But a subsystem is at a different level of abstraction and logical indivisibility. The subsystem encapsulates a subject matter. To do that it needs an interface to hide the implementation of the subject matter. That interface is for the entity subsystem entity. But the implementation of a subsystem is not just some bits in a memory location (attribute) or a sequence of low level executable statements (method). The behavior of the subsystem is not a single, standalone method; it is an aggregation of all the object interactions. The subsystem implementation is a collection of objects, their relationships, and their collaborations.
More to the point, during maintenance any one of those objects, relationships, and collaborations can change without changing the clients' interactions with that subsystem. You can delete objects, add objects, change the names of objects, modify message data packets, and a host of other things within the subsystem so long as the DbC contracts with the clients are still satisfied. But you can't do any of that if the objects that you are modifying are exposed to the client because that will break the client interaction.
Now explain to me how you would tell whether those classes are exposed implementation or facade classes? If there is a hole in the encapsulation, then surely you can look through that hole. Otherwise, is it not just as much a black box?
Suppose I give you my Terminal class with its 'initialize', 'shutdown' and 'refresh' messages. If I didn't tell you that those messages were being implemented directly in the objects of that class, how would you know?
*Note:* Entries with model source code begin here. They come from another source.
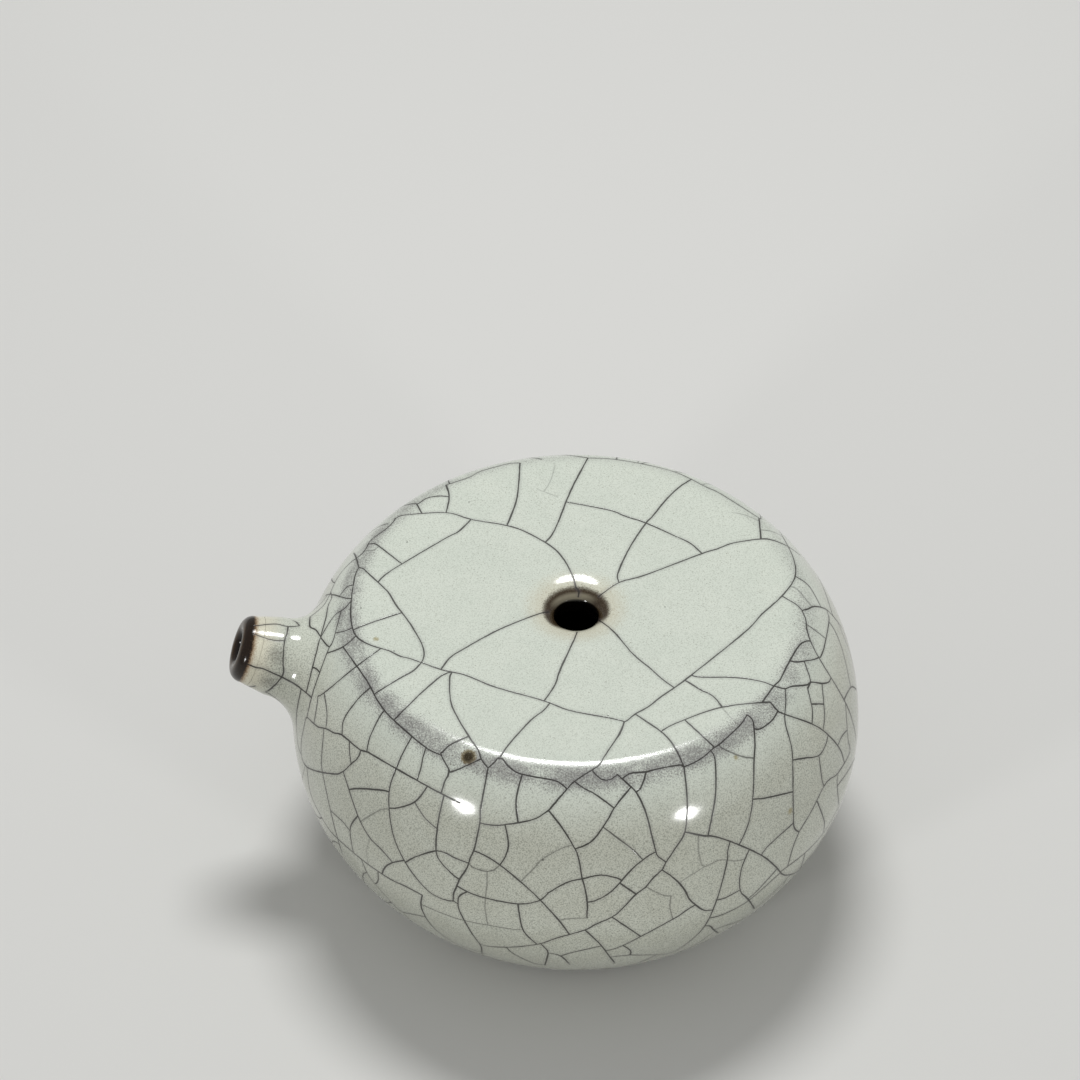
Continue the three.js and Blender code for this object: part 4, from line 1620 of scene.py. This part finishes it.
@dataclass(frozen=True)
class BareClay:
    """Turned stoneware, a fired iron-rich clay: brown, dry and dull, cloudy in tone and gritty with iron."""

    name: str
    colour: str
    dark: str
    speck: str
    roughness: float
    patches_per_mm: float = 0.35
    grains_per_mm: float = 2.6
    grain_height: float = 0.06

    def build(self) -> bpy.types.Material:
        """Makes the material."""
        material = bpy.data.materials.new(self.name)
        material.use_nodes = True
        tree = material.node_tree
        shader = tree.nodes["Principled BSDF"]
        place = add_node(tree, "ShaderNodeTexCoord").outputs["Object"]
        mm = add_node(tree, "ShaderNodeVectorMath", {0: place, "Scale": 1 / MM}, operation="SCALE")
        patch, grit = (
            add_node(tree, "ShaderNodeTexNoise", {
                "Vector": mm.outputs[0], "Scale": scale, "Detail": detail}).outputs["Fac"]
            for scale, detail in ((self.patches_per_mm, 4.0), (self.grains_per_mm, 3.0))
        )
        colour: Socket | tuple = linear(self.colour)
        for value, start, end, share, tone in (
            (patch, 0.35, 0.65, 0.6, self.dark), (grit, 0.58, 0.72, 0.7, self.speck),
        ):
            factor = add_node(tree, "ShaderNodeMapRange", {
                "Value": value, "From Min": start, "From Max": end, "To Max": share}).outputs[0]
            colour = add_node(tree, "ShaderNodeMix", {
                0: factor, 6: colour, 7: linear(tone)}, data_type="RGBA").outputs[2]
        tree.links.new(colour, shader.inputs["Base Color"])
        roughness = add_node(tree, "ShaderNodeMapRange", {
            "Value": patch, "From Min": 0.3, "From Max": 0.7,
            "To Min": self.roughness * 0.8, "To Max": self.roughness * 1.15}).outputs[0]
        tree.links.new(roughness, shader.inputs["Roughness"])
        height = add_node(
            tree, "ShaderNodeMath", {0: grit, 1: self.grain_height}, operation="MULTIPLY").outputs[0]
        bump = add_node(tree, "ShaderNodeBump", {"Height": height, "Distance": MM, "Strength": 1.0})
        tree.links.new(bump.outputs[0], shader.inputs["Normal"])
        return material


# Scene


@dataclass(frozen=True)
class PhotoCamera:
    """The camera at the photograph's angle, in millimetres and degrees."""

    elevation: float = 43.3
    distance: float = 650.0
    look_at: tuple[float, float, float] = (-0.80, 0.0, 63.17)
    sensor: float = 36.0
    lens: float = 147.66
    picture: int = 1080
    clip_metres: tuple[float, float] = (0.05, 20.0)

    @property
    def back(self) -> Vector:
        """The direction from what it looks at to the camera."""
        tilt = math.radians(self.elevation)
        return Vector((0.0, -math.cos(tilt), math.sin(tilt)))

    @property
    def eye(self) -> Vector:
        """Where the camera stands, in millimetres."""
        return Vector(self.look_at) + self.back * self.distance

    def ray(self, pixel: Pixel) -> Vector:
        """The direction in which the camera sees a pixel of the photograph."""
        across = Vector((1.0, 0.0, 0.0))
        up = self.back.cross(across)
        scale = self.sensor / self.lens / self.picture
        right, rise = (pixel[0] - self.picture / 2) * scale, (self.picture / 2 - pixel[1]) * scale
        return (across * right + up * rise - self.back).normalized()

    def place(self) -> None:
        """Makes the scene's camera."""
        data = bpy.data.cameras.new("camera")
        data.lens, data.sensor_width = self.lens, self.sensor
        data.clip_start, data.clip_end = self.clip_metres
        camera = bpy.data.objects.new("camera", data)
        camera.location = self.eye * MM
        camera.rotation_mode = "QUATERNION"
        camera.rotation_quaternion = (-self.back).to_track_quat("-Z", "Y")
        bpy.context.scene.collection.objects.link(camera)
        bpy.context.scene.camera = camera


@dataclass(frozen=True)
class Studio:
    """A pale floor under a soft overhead lamp, with two small lamps in front."""

    floor_colour: str = "#dcdcd9"
    floor_bounce: str = "#a0a09d"
    floor_metres: float = 4.0
    ambient: float = 0.34
    backdrop: float = 0.7
    softbox_direction: tuple[float, float, float] = (0.0, 0.33, 0.944)
    softbox_size: tuple[float, float] = (300.0, 150.0)
    distance: float = 700.0
    softbox_power: float = 2.8
    front_directions: tuple[tuple[float, float, float], ...] = (
        (-0.654, -0.724, 0.219), (0.644, -0.749, 0.158),
    )
    front_size: tuple[float, float] = (92.0, 76.0)
    front_power: float = 0.1
    front_spread: float = 60.0

    def lamp(
        self, name: str, direction: Sequence[float], size: Point2, power: float, spread: float = 180.0
    ) -> None:
        """Hangs an oval lamp that looks at the middle of the vessel.

        Args:
            name: The lamp's name.
            direction: Where it hangs, seen from the vessel.
            size: Its width and height.
            power: In watts.
            spread: Over how many degrees its light fans out.
        """
        data = bpy.data.lights.new(name, "AREA")
        data.shape, data.size, data.size_y = "ELLIPSE", size[0] * MM, size[1] * MM
        data.energy, data.spread = power, math.radians(spread)
        lamp = bpy.data.objects.new(name, data)
        low, high = cad_box
        towards = Vector(direction).normalized()
        lamp.location = (low + high) / 2 + towards * self.distance * MM
        lamp.rotation_mode = "QUATERNION"
        lamp.rotation_quaternion = towards.to_track_quat("Z", "Y")
        bpy.context.scene.collection.objects.link(lamp)

    def floor(self) -> None:
        """Lays the floor, pale to the eye and to reflections, and darker in what it bounces back."""
        bm = bmesh.new()
        bmesh.ops.create_grid(bm, x_segments=1, y_segments=1, size=self.floor_metres)
        mesh = bpy.data.meshes.new("floor")
        bm.to_mesh(mesh)
        bm.free()
        floor = bpy.data.objects.new("floor", mesh)
        bpy.context.scene.collection.objects.link(floor)
        material = bpy.data.materials.new("pale_floor")
        material.use_nodes = True
        tree = material.node_tree
        tree.nodes.clear()
        path = add_node(tree, "ShaderNodeLightPath").outputs
        seen: Socket = path["Is Camera Ray"]
        for ray in ("Is Glossy Ray", "Is Transmission Ray"):
            seen = add_node(tree, "ShaderNodeMath", {0: seen, 1: path[ray]}, operation="MAXIMUM").outputs[0]
        colour = add_node(tree, "ShaderNodeMix", {
            0: seen, 6: linear(self.floor_bounce), 7: linear(self.floor_colour)}, data_type="RGBA")
        matt = add_node(tree, "ShaderNodeBsdfDiffuse", {"Color": colour.outputs[2]})
        add_node(tree, "ShaderNodeOutputMaterial", {"Surface": matt.outputs[0]})
        mesh.materials.append(material)

    def world(self) -> None:
        """Lights everything evenly from a plain pale sky."""
        world = bpy.data.worlds.new("studio")
        world.use_nodes = True
        tree = world.node_tree
        tree.nodes.clear()
        path = add_node(tree, "ShaderNodeLightPath").outputs
        strength = add_node(tree, "ShaderNodeMix", {
            0: path["Is Camera Ray"], 2: self.ambient, 3: self.backdrop}, data_type="FLOAT")
        sky = add_node(tree, "ShaderNodeBackground", {
            "Color": (1, 1, 1, 1), "Strength": strength.outputs[0]})
        add_node(tree, "ShaderNodeOutputWorld", {"Surface": sky.outputs[0]})
        bpy.context.scene.world = world

    def build(self) -> None:
        """Sets up the whole studio."""
        self.floor()
        self.world()
        self.lamp("softbox", self.softbox_direction, self.softbox_size, self.softbox_power)
        for i, direction in enumerate(self.front_directions):
            self.lamp(f"front_lamp_{i}", direction, self.front_size, self.front_power, self.front_spread)


def main() -> None:
    """Builds the vessel, dresses it and sets up the studio."""
    logging.basicConfig(level=logging.INFO, format="%(relativeCreated)d ms %(name)s: %(message)s")
    form = VesselForm()
    clay = ClayForm(form)
    root = SpoutRoot(form)
    camera = PhotoCamera()
    coat, net = GlazeCoat(form, root).build(camera)
    pool = FootPool(form, clay).build()
    bowl = ClayBowl(form, clay).build()
    spout = ClaySpout(form, clay, root).build()
    net.weave(spout.data)
    glaze = CrackledGlaze("crackled_celadon", form, camera, net.tree).build()
    stoneware = BareClay("turned_stoneware", "#5b4737", "#3f3025", "#201712", 0.8).build()
    # On the lip the glaze is only a skin, burnt brown to black by the fire: darker and a little duller.
    lip = CrackledGlaze("burnt_lip_glaze", form, camera, net.tree, roughness=0.14, ior=1.4).build()
    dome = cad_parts["upper_body"]
    for piece, material in (
        (coat, glaze), (pool, glaze), (bowl, stoneware), (spout, lip), (dome, stoneware),
    ):
        piece.data.materials.clear()
        piece.data.materials.append(material)
    camera.place()
    Studio().build()
    scene = bpy.context.scene
    scene.view_settings.view_transform = "Standard"


if __name__ == "__main__":
    main()
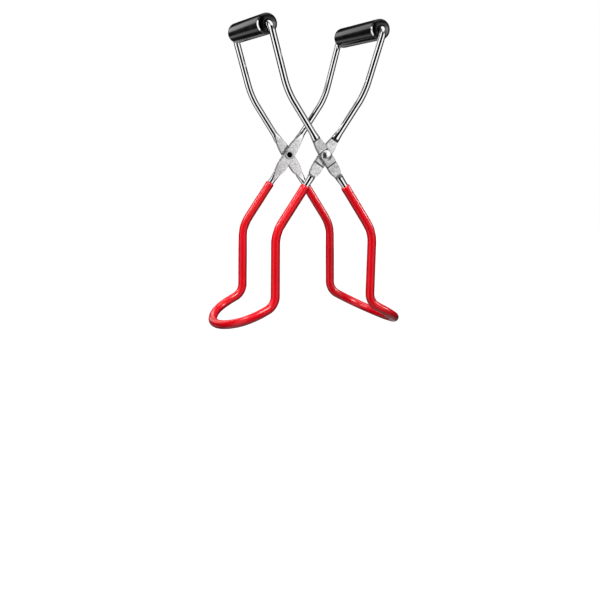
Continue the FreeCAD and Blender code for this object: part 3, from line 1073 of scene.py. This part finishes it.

What is actually being exposed here?
To compile the client the header file needs to be available if Terminal is invoked directly. That header exposes the entire implementation of the Terminal class, down to offsets to attribute values and the jump table entries. In C++ just adding a private variable to Terminal would require recompilation of the client. Any change to the public interface that client invoked would require code changes in client.
That kind of dependency has created an entire subdomain of OOP development: dependency management.
The interface identifies the public responsibilities _of the
subsystem_. How those responsibilities are implemented is nobody
else's business.
Fortunately, no one is suggesting exposing that implementation.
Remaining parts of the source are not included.